■ **Task to carry out**
Write out the whole listing again, exactly as given.

■ **Data**

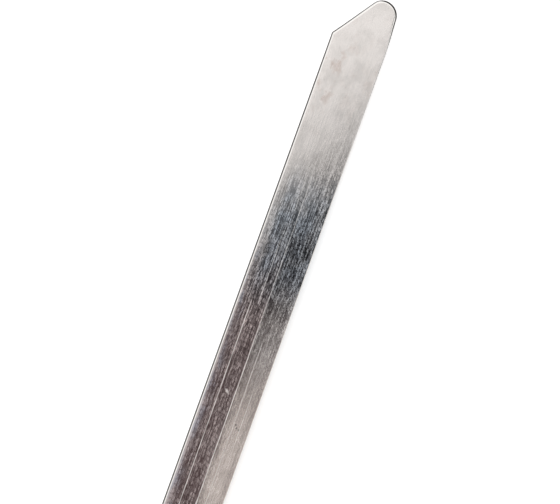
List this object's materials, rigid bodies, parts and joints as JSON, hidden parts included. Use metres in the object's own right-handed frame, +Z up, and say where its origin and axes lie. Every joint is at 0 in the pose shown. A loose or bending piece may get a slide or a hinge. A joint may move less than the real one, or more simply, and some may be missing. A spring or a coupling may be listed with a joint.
{
  "type": "pry bar",
  "caption": "Thin flat steel pry bar with an oblique round nose, a bowed and ground front, and a riveted hardwood handle with a struck butt cap.",
  "frame": {"origin": "centre of the underside of the bounding box, halfway along the whole bar", "axes": "+X from the struck butt to the nose, +Z up out of the bar's upper face along the hanging hole, +Y towards the short corner of the nose's oblique cut"},
  "size_m": [0.354, 0.0266, 0.0186],
  "materials": {
    "bar_steel": "brushed along its length",
    "satin_steel": "satin",
    "pin_steel": "polished flush",
    "hardwood": "oiled",
    "brass": "polished flush",
    "fibre": "matte vulcanised fibre"
  },
  "bodies": {
    "root": {"blade": "bar_steel", "liner_upper": "fibre", "liner_lower": "fibre", "scale_upper": "hardwood", "scale_lower": "hardwood", "bolster_upper": "satin_steel", "bolster_lower": "satin_steel", "strike_cap": "satin_steel", "rivet_sleeves": "brass", "rivet_studs": "brass", "hang_tube": "brass", "bolster_pins": "pin_steel", "cap_pin": "pin_steel"}
  },
  "joints": []
}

■ **Task output**
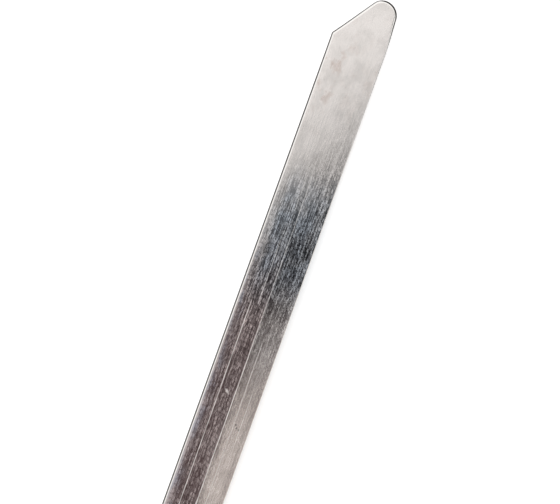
List this object's materials, rigid bodies, parts and joints as JSON, hidden parts included. Use metres in the object's own right-handed frame, +Z up, and say where its origin and axes lie. Every joint is at 0 in the pose shown. A loose or bending piece may get a slide or a hinge. A joint may move less than the real one, or more simply, and some may be missing. A spring or a coupling may be listed with a joint.
{
  "type": "pry bar",
  "caption": "Thin flat steel pry bar with an oblique round nose, a bowed and ground front, and a riveted hardwood handle with a struck butt cap.",
  "frame": {"origin": "centre of the underside of the bounding box, halfway along the whole bar", "axes": "+X from the struck butt to the nose, +Z up out of the bar's upper face along the hanging hole, +Y towards the short corner of the nose's oblique cut"},
  "size_m": [0.354, 0.0266, 0.0186],
  "materials": {
    "bar_steel": "brushed along its length",
    "satin_steel": "satin",
    "pin_steel": "polished flush",
    "hardwood": "oiled",
    "brass": "polished flush",
    "fibre": "matte vulcanised fibre"
  },
  "bodies": {
    "root": {"blade": "bar_steel", "liner_upper": "fibre", "liner_lower": "fibre", "scale_upper": "hardwood", "scale_lower": "hardwood", "bolster_upper": "satin_steel", "bolster_lower": "satin_steel", "strike_cap": "satin_steel", "rivet_sleeves": "brass", "rivet_studs": "brass", "hang_tube": "brass", "bolster_pins": "pin_steel", "cap_pin": "pin_steel"}
  },
  "joints": []
}